Some people can just control themselves better and practice doesn’t make perfect in such complicated skills. Equally, even with control and practice people can still produce neat, colourful but not very interesting art.
We all borrow ideas from others. It can’t be helped. Children’s art is already full of borrowed ideas and styles but can still have a personal impact without complicated skills. We all have to make a compromise to achieve whatever we want to achieve.
Art can look like something but it doesn’t have to copy that thing completely.
Art can be abstract but that doesn’t mean it can’t also represent something or some idea or emotion.
When you produce any form of art you are representing a subject, an idea. On top of that, what you produce is influenced by all the things and people you have encountered. Those two things should influence the tools you use to produce the art and those tools should influence the art itself.
Art doesn’t have to be pretty. All forms of art can be used to highlight unpleasant things. There are all sorts of messages in art and the art reflects that.
If your art has a particularly strong emphasis on message then it is of little use if only a small number of the already converted pick that message up.
The, never displayed, work above was called ‘Modern Gods and Heroes’. It is a visual rant about cars, overcrowding, shallow celebrity and eco-failure from around forty years ago.
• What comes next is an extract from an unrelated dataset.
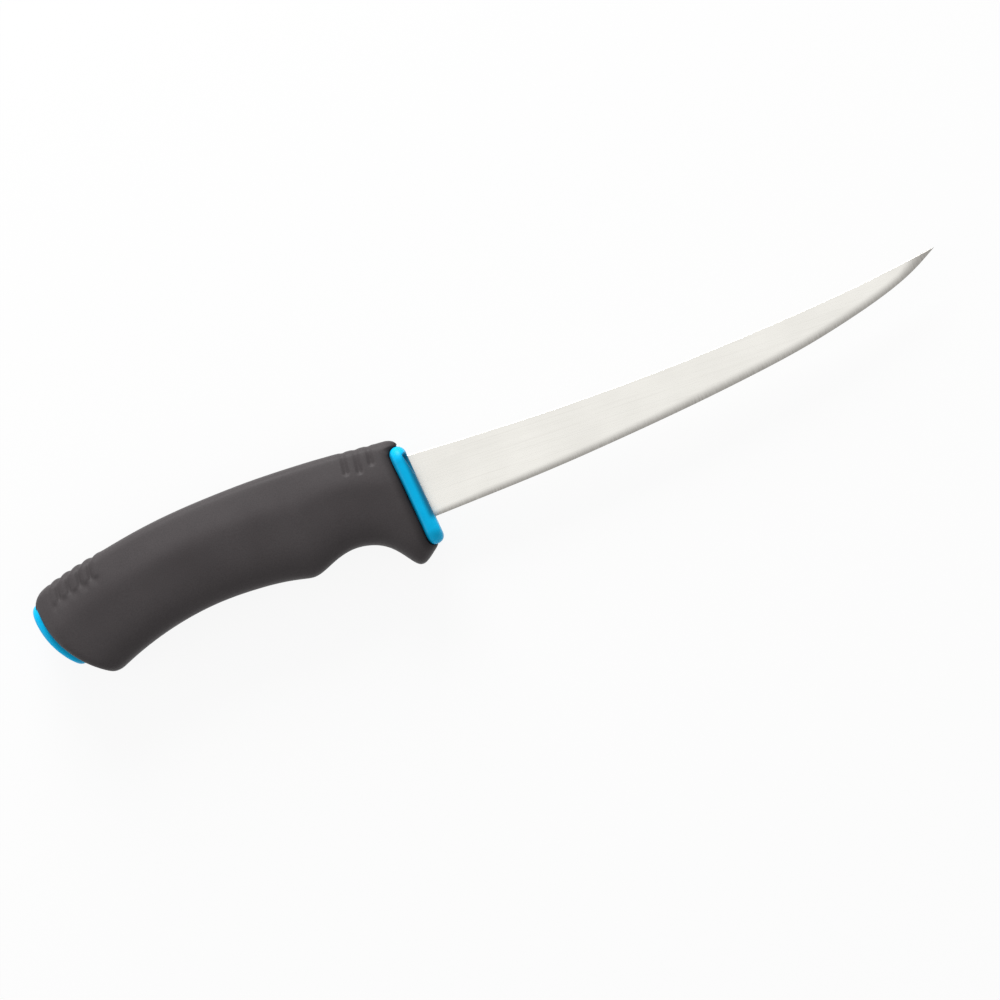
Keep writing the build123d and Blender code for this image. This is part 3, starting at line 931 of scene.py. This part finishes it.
def grip_points(sizes, columns=GRIP_COLUMNS):
    """Grip: rings over the skin from the front rim to the butt's, each rim rounded and each end closed. With
    them comes how near each point is to the seam with the collar, from 0 to 1, for the painted shade there."""
    thickness = sizes.grip_thickness / MM
    turn = (np.arange(columns) + 0.5) / columns * 2 * np.pi
    rim = sizes.rim_radius / MM * (1 - RIM_THINNING * np.abs(np.cos(turn)))
    butt = sizes.butt_edge / MM
    butt = butt + (sizes.butt_top_edge / MM - butt) * np.maximum(np.cos(turn), 0)
    ahead = np.linspace(*FRONT_SEARCH)
    behind = np.linspace(*BUTT_SEARCH)

    def front(x, y):
        """The front's cut for this collar."""
        return front_cut(x, y, sizes.collar_height / MM)

    front_end = first_crossing(turn, thickness, ahead, front, 0)
    front_start = first_crossing(turn, thickness, ahead, front, -rim)
    rear_end = first_crossing(turn, thickness, behind, butt_cut, 0)
    rear_start = first_crossing(turn, thickness, behind, butt_cut, -butt)

    # Rows between the two ends, close together where the grooves and ribs are
    inner = np.concatenate([np.linspace(*GROOVE_ROWS), np.arange(*PLAIN_ROWS)])
    part = np.linspace(0, 1, FRONT_COUNT)[:-1, None]
    front_rows = front_start + (inner[0] - front_start) * part
    part = np.linspace(0, 1, REAR_COUNT)[1:, None]
    rear_rows = inner[-1] + (rear_start - inner[-1]) * part
    shared_rows = np.broadcast_to(inner[:, None], (len(inner), columns))
    along = np.concatenate([front_rows, shared_rows, rear_rows])
    skin = grip_skin(along, turn[None, :], thickness)
    normal = skin_normals(skin)

    # Ribs and grooves stand on the skin, measured down from the spine, and fade out before the butt's edge
    drop = grip_columns(along)[0] - skin[..., 1]
    lift = rib_lift(along, drop, sizes.rib_height / MM) * ease(rear_start - along, 0, RIB_RADIUS)
    lift -= groove_sink(along, drop, sizes.groove_depth / MM)
    skin = skin + normal * lift[..., None]

    def end_rings(rows, ring, cut, radius, steps):
        """Rim and wall rings of one end, from the skin's last ring outwards."""
        corner = grip_skin(rows, turn, thickness)
        facing = cut_normal(cut, corner[:, 0], corner[:, 1])
        return rim_rings(corner, skin[ring], normal[ring], facing, radius, steps, WALL_COUNT)

    front_rings = end_rings(front_end, 0, front, rim, FRONT_RIM_COUNT)
    rear_rings = end_rings(rear_end, -1, butt_cut, butt, BUTT_RIM_COUNT)
    rings = np.concatenate([front_rings[::-1], skin, rear_rings])
    out, up = knife_to_collar(rings[..., 0], rings[..., 1])
    return rings, ease(slot_cut(out, up, sizes.collar_height / MM), -SEAM_SHADE_REACH, 0)


def rubber_finish(colours):
    """Thermoplastic elastomer, moulded in a spark-eroded tool: matt warm dark grey with a fine grain."""
    made, tree, shader, place_in = material("matt moulded elastomer")

    # Slow patches about 17 mm wide, as handled rubber has
    patches = node(
        tree, "ShaderNodeTexNoise", links=[(place_in, "Vector")],
        Scale=cells(PATCH_WIDTH), Detail=3.0, Roughness=0.5,
    ).outputs["Fac"]
    patch = node(
        tree, "ShaderNodeMapRange", links=[(patches, "Value")], From_Min=0.3, From_Max=0.7
    ).outputs["Result"]

    # Grain of the tool, 0.36 mm across: the real grain is nearer 0.1 mm, too fine for the render to show
    grain = node(
        tree, "ShaderNodeTexNoise", links=[(place_in, "Vector")],
        Scale=cells(GRAIN_WIDTH), Detail=2.0, Roughness=0.6,
    ).outputs["Fac"]
    pit = node(
        tree, "ShaderNodeMapRange", links=[(grain, "Value")],
        From_Min=0.35, From_Max=0.6, To_Min=0.22, To_Max=0.0,
    ).outputs["Result"]
    colour = node(
        tree, "ShaderNodeMix", {"data_type": "RGBA"}, [(patch, "Factor")],
        A=linear("#413D3E"), B=colours.rubber,
    )
    pitted = node(
        tree, "ShaderNodeMix", {"data_type": "RGBA", "blend_type": "MULTIPLY"},
        [(colour.outputs["Result"], "A"), (pit, "Factor")], B=linear("#8A8788"),
    )

    # Painted shade: the rubber is darkened beside the collar, where the seam lies in shade
    seam_shade = node(tree, "ShaderNodeAttribute", {"attribute_name": "seam_shade"}).outputs["Fac"]
    whole = node(
        tree, "ShaderNodeMix", {"data_type": "RGBA"},
        [(seam_shade, "Factor"), (pitted.outputs["Result"], "A")], B=linear("#252223"),
    )
    tree.links.new(whole.outputs["Result"], shader.inputs["Base Color"])
    rough = node(
        tree, "ShaderNodeMapRange", links=[(patches, "Value")],
        From_Min=0.3, From_Max=0.7, To_Min=0.5, To_Max=0.58,
    )
    tree.links.new(rough.outputs["Result"], shader.inputs["Roughness"])
    shader.inputs["IOR"].default_value = 1.5
    shader.inputs["Specular IOR Level"].default_value = 0.15
    bump = node(tree, "ShaderNodeBump", links=[(grain, "Height")], Strength=0.35, Distance=0.05 * MM)
    tree.links.new(bump.outputs["Normal"], shader.inputs["Normal"])
    return made


# Stage

def seen_directly(tree):
    """1 for the rays of the camera, of gloss and through glass, and 0 for those that light the knife."""
    path = node(tree, "ShaderNodeLightPath")
    seen = node(
        tree, "ShaderNodeMath", {"operation": "MAXIMUM"},
        [(path.outputs["Is Camera Ray"], 0), (path.outputs["Is Glossy Ray"], 1)],
    )
    return node(
        tree, "ShaderNodeMath", {"operation": "MAXIMUM"},
        [(seen.outputs["Value"], 0), (path.outputs["Is Transmission Ray"], 1)],
    ).outputs["Value"]


def paper_finish(colours):
    """White background paper, uncoated and matt. It looks plain white, over a faint shadow."""
    made, tree, shader, _ = material("matt white paper")
    shader.inputs["Base Color"].default_value = colours.floor
    shader.inputs["Roughness"].default_value = 0.9
    shader.inputs["Specular IOR Level"].default_value = 0.1
    glow = node(tree, "ShaderNodeEmission", Color=(1, 1, 1, 1), Strength=1.0)
    share = node(tree, "ShaderNodeMath", {"operation": "MULTIPLY"}, [(seen_directly(tree), 0)])
    share.inputs[1].default_value = FLOOR_GLOW
    mix = node(
        tree, "ShaderNodeMixShader",
        links=[(share.outputs["Value"], "Fac"), (shader.outputs["BSDF"], 1), (glow.outputs["Emission"], 2)],
    )
    tree.links.new(mix.outputs["Shader"], tree.nodes["Material Output"].inputs["Surface"])
    return made


def studio_world():
    """A white room: soft and plain as light, and pure white where it is seen."""
    world = bpy.data.worlds.new("white studio")
    world.use_nodes = True
    tree = world.node_tree
    tree.nodes.clear()
    light = node(tree, "ShaderNodeBackground", Color=(1, 1, 1, 1), Strength=SKY_LIGHT).outputs["Background"]
    white = node(tree, "ShaderNodeBackground", Color=(1, 1, 1, 1), Strength=1.0).outputs["Background"]
    mix = node(tree, "ShaderNodeMixShader", links=[(seen_directly(tree), "Fac"), (light, 1), (white, 2)])
    node(tree, "ShaderNodeOutputWorld", links=[(mix.outputs["Shader"], "Surface")])
    return world


# Operators

class KNIFE_OT_blade(bpy.types.Operator):
    """Builds the blade."""

    bl_idname = "knife.blade"
    bl_label = "Blade"

    def execute(self, context):
        """Makes the steel surface and marks how strongly each point of it is honed and darkened by painted
        reflection.
        """
        points, height = blade_points(context.scene.knife_sizes)
        # Painted reflection: the darkening fades from the edge up to the given heights, highest at the tip
        faded = np.interp(points[..., 0], HONED_AND_REFLECTION_HEIGHTS[:, 0], HONED_AND_REFLECTION_HEIGHTS[:, 1])
        honed_and_painted_reflection = 1 - ease(height, 0, faded)
        honed_and_painted_reflection = np.concatenate([honed_and_painted_reflection[:1], honed_and_painted_reflection, honed_and_painted_reflection[-1:]])
        mesh = closed_mesh("blade_surface", [close_ends(points)], "honed_and_painted_reflection", [honed_and_painted_reflection])
        finish = steel_finish(context.scene.knife_colours)
        place("blade_steel_surface", mesh, finish, "blade_steel", "blade")
        return {"FINISHED"}


class KNIFE_OT_core(bpy.types.Operator):
    """Builds what shows of the hard handle core: the collar and the butt pad."""

    bl_idname = "knife.core"
    bl_label = "Handle core"

    def execute(self, context):
        """Makes the collar and the pad as one piece, since one moulding makes both."""
        collar, painted_shade = collar_points(context.scene.knife_sizes)
        pad = pad_points()
        marks = [painted_shade, np.zeros(pad.shape[:2])]
        mesh = closed_mesh("core_surface", [collar, pad], "painted_shade", marks)
        finish = plastic_finish(context.scene.knife_colours)
        place("handle_core_surface", mesh, finish, "core_plastic", "handle_core")
        return {"FINISHED"}


class KNIFE_OT_grip(bpy.types.Operator):
    """Builds the rubber grip with its ribs and grooves."""

    bl_idname = "knife.grip"
    bl_label = "Grip"

    def execute(self, context):
        """Makes the grip's surface, and marks the painted shade where it meets the collar."""
        points, seam_shade = grip_points(context.scene.knife_sizes)
        mesh = closed_mesh("grip_surface", [points], "seam_shade", [seam_shade])
        place("grip_surface", mesh, rubber_finish(context.scene.knife_colours), "grip_rubber", "grip")
        return {"FINISHED"}


class KNIFE_OT_stage(bpy.types.Operator):
    """Sets the floor, the light and the camera."""

    bl_idname = "knife.stage"
    bl_label = "Stage"

    def execute(self, context):
        """Lays white paper under the knife, lights it softly and looks straight down on it."""
        scene = context.scene
        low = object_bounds()[0].z
        mesh = bpy.data.meshes.new("floor")
        corners = [(x * FLOOR_HALF, y * FLOOR_HALF, low) for x, y in ((-1, -1), (1, -1), (1, 1), (-1, 1))]
        mesh.from_pydata(corners, [], [(0, 1, 2, 3)])
        mesh.materials.append(paper_finish(scene.knife_colours))
        floor = bpy.data.objects.new("floor", mesh)
        scene.collection.objects.link(floor)
        floor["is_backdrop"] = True

        for name, (spot, side, power) in SOFT_BOXES.items():
            lamp = bpy.data.lights.new(name, "AREA")
            lamp.size = side
            lamp.energy = power
            light = bpy.data.objects.new(name, lamp)
            light.location = spot
            light.rotation_euler = (-Vector(spot)).to_track_quat("-Z", "Y").to_euler()
            scene.collection.objects.link(light)
        scene.world = studio_world()

        lens = bpy.data.cameras.new("camera")
        lens.sensor_width = SENSOR_WIDTH
        lens.lens = SENSOR_WIDTH * CAMERA_HEIGHT / (VIEW_WIDTH * MM)
        lens.clip_start, lens.clip_end = CLIP_RANGE
        camera = bpy.data.objects.new("camera", lens)
        spot = Vector((*VIEW_MIDDLE, 0)) * MM + Vector((0, 0, CAMERA_HEIGHT))
        camera.matrix_world = Matrix.Translation(spot) @ Matrix.Rotation(-VIEW_TURN, 4, "Z")
        scene.collection.objects.link(camera)
        scene.camera = camera
        scene.view_settings.view_transform = "Standard"
        return {"FINISHED"}


class KNIFE_PT_panel(bpy.types.Panel):
    """Lists the knife's operators, sizes and colours."""

    bl_idname = "KNIFE_PT_panel"
    bl_label = "Fillet knife"
    bl_space_type = "VIEW_3D"
    bl_region_type = "UI"
    bl_category = "Knife"

    def draw(self, context):
        """Draws a button for each piece, then the sizes and colours."""
        for operator in OPERATORS:
            self.layout.operator(operator.bl_idname)
        for group in (context.scene.knife_sizes, context.scene.knife_colours):
            for key in group.__annotations__:
                self.layout.prop(group, key)


OPERATORS = (KNIFE_OT_blade, KNIFE_OT_core, KNIFE_OT_grip, KNIFE_OT_stage)
CLASSES = (KnifeSizes, KnifeColours, *OPERATORS, KNIFE_PT_panel)


def register():
    """Registers the classes and the scene's two groups."""
    for made in CLASSES:
        bpy.utils.register_class(made)
    bpy.types.Scene.knife_sizes = bpy.props.PointerProperty(type=KnifeSizes)
    bpy.types.Scene.knife_colours = bpy.props.PointerProperty(type=KnifeColours)


def unregister():
    """Takes the groups and the classes away again."""
    del bpy.types.Scene.knife_colours
    del bpy.types.Scene.knife_sizes
    for made in reversed(CLASSES):
        bpy.utils.unregister_class(made)


def main():
    """Builds the knife and its stage."""
    register()
    bpy.ops.knife.blade()
    bpy.ops.knife.core()
    bpy.ops.knife.grip()
    bpy.ops.knife.stage()


if __name__ == "__main__":
    main()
The fact that I’m explaining it speaks of its relative failure. That doesn’t mean that art shouldn’t have a title or explanation.
You are right to question the value of art and the need for public funding but think of all the other things that command higher prices than they perhaps deserve.
My first short stay on this wonderful island (helped by glorious weather). Day 2 and we’ve walked and cycled loads already. Ruth has been up Goat Fell, while I walked round Brodick Castle grounds and the local area. We’ve been to see the Stone Circles at Machrie and Ruth walked to the Kings Cave, while I sketched below the basalt columns of Drumadoon Point.